The Bank of Korea (BOK) in Seoul on Dec. 28, 2024.
Kim Jae-Hwan | Lightrocket | Getty Images
South Korea’s central bank Thursday held its benchmark policy rate at 3% in a surprise move, opting to assess changes in domestic and external economic conditions after having delivered two back-to-back cuts in its previous meetings.
Economists polled by Reuters had estimated a 25-basis-point cut.
In its statement, the BOK said that while inflation had stabilized and household debt had slowed down, “downside risks to economic growth have intensified and the volatility of exchange rates has increased due to the unexpected political risks that have recently escalated.”
The bank also said that uncertainty has also increased due to “changing domestic political situation and economic policies in major countries.”
The BOK’s move comes amid political turmoil in the country, with impeached President Yoon Suk Yeol being arrested Wednesday, a first for a sitting South Korean president.
South Korea’s Kospi was up 1.25% after the decision, while the small-cap Kosdaq index rose 1.69%. The South Korean won strengthened about 0.3% to trade at 1,450.27.
Alex Holmes, research director for Asia at the Economist Intelligence Unit told CNBC’s “Squawk Box Asia” immediately after the decision that it was a “very tricky” decision for the bank.

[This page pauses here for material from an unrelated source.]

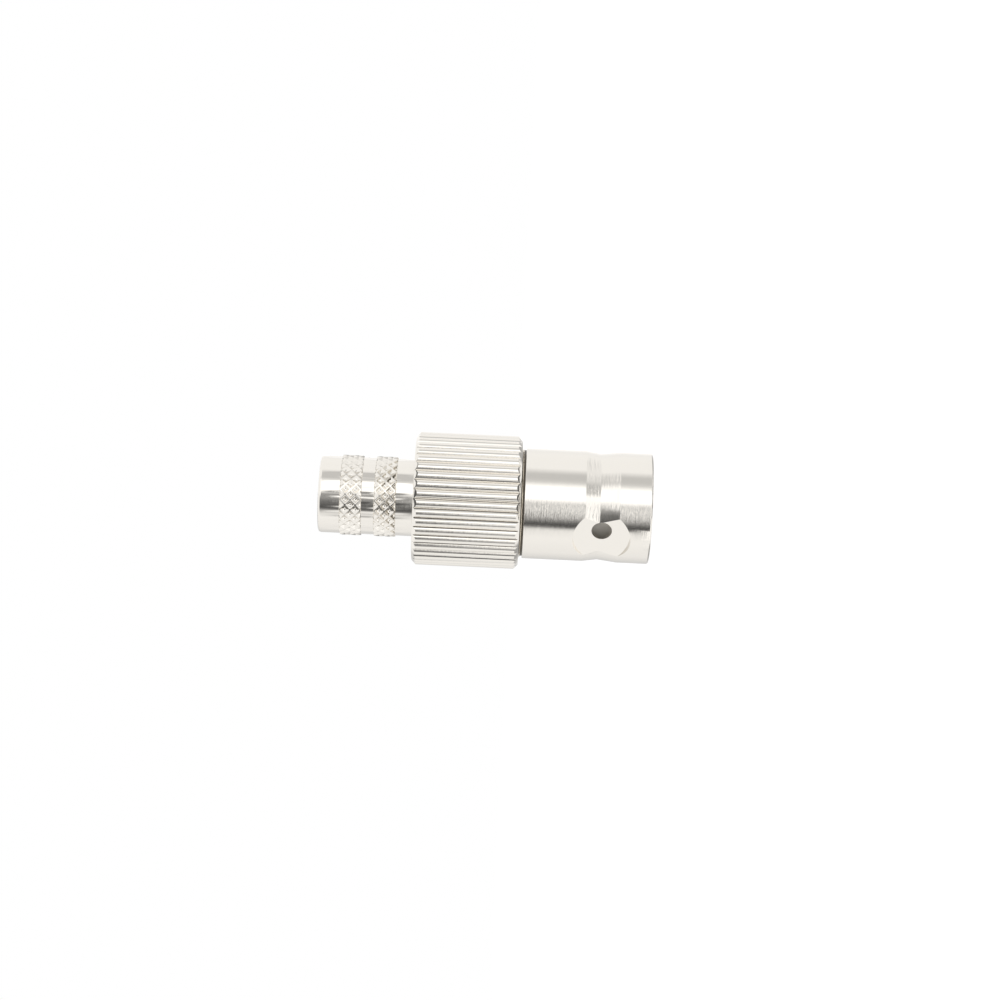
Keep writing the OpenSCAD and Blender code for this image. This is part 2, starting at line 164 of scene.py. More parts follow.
# Each stop is a direction round the axis, in degrees from the camera, and how
# bright the tent is there. The front of the plug looks into one part of the
# tent and its cable end into another, where the dark flag reaches further up.
TENT_BELOW = [(-180, 0.7), (-155, 0.75), (-140, 0.9), (-120, 1.04), (-75, WALL)]
TENT_ABOVE = [
    (11, SOFT_BOX),
    (34, SOFT_BOX),
    (42, 1.08),
    (47, 0.8),
    (54, GAP),
    (65, GAP),
    (79, WALL),
    (125, WALL),
    (142, 1.06),
    (172, 1.25),
    (180, 1.1),
]
TENT_FRONT = [
    *TENT_BELOW,
    (-54, 1.08),
    (-48, FLAG),
    (-42, 0.07),
    (-37, 0.25),
    (-33, 0.48),
    (-25, 0.88),
    (-16, 1.08),
    (-8, 1.16),
    (0, 1.08),
    (4, 1.16),
    *TENT_ABOVE,
]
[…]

“I mean, on the one hand, even before all of this political uncertainty, the economy wasn’t necessarily doing very well. Yes, pockets of the export sector were very, very hot. You know, chips, semiconductors, electronics, but other exports were doing really not very well at all,” Holmes said.
“And actually the domestic economy was struggling to gain momentum. So it was kind of a really dovish background for growth, but at the same time, it has to balance the fact that the currency has sold off really quite markedly,” he added.
The won has fallen more than the Japanese yen since the start of October, despite the fact that the BOK has a smaller interest rate differential compared to the U.S. Federal Reserve, Holmes added.
At the same time, Holmes noted that 2024 was the first year that household debt had came down as a percentage of GDP, and the BOK will not want to cut rates too quickly to prevent a rebound.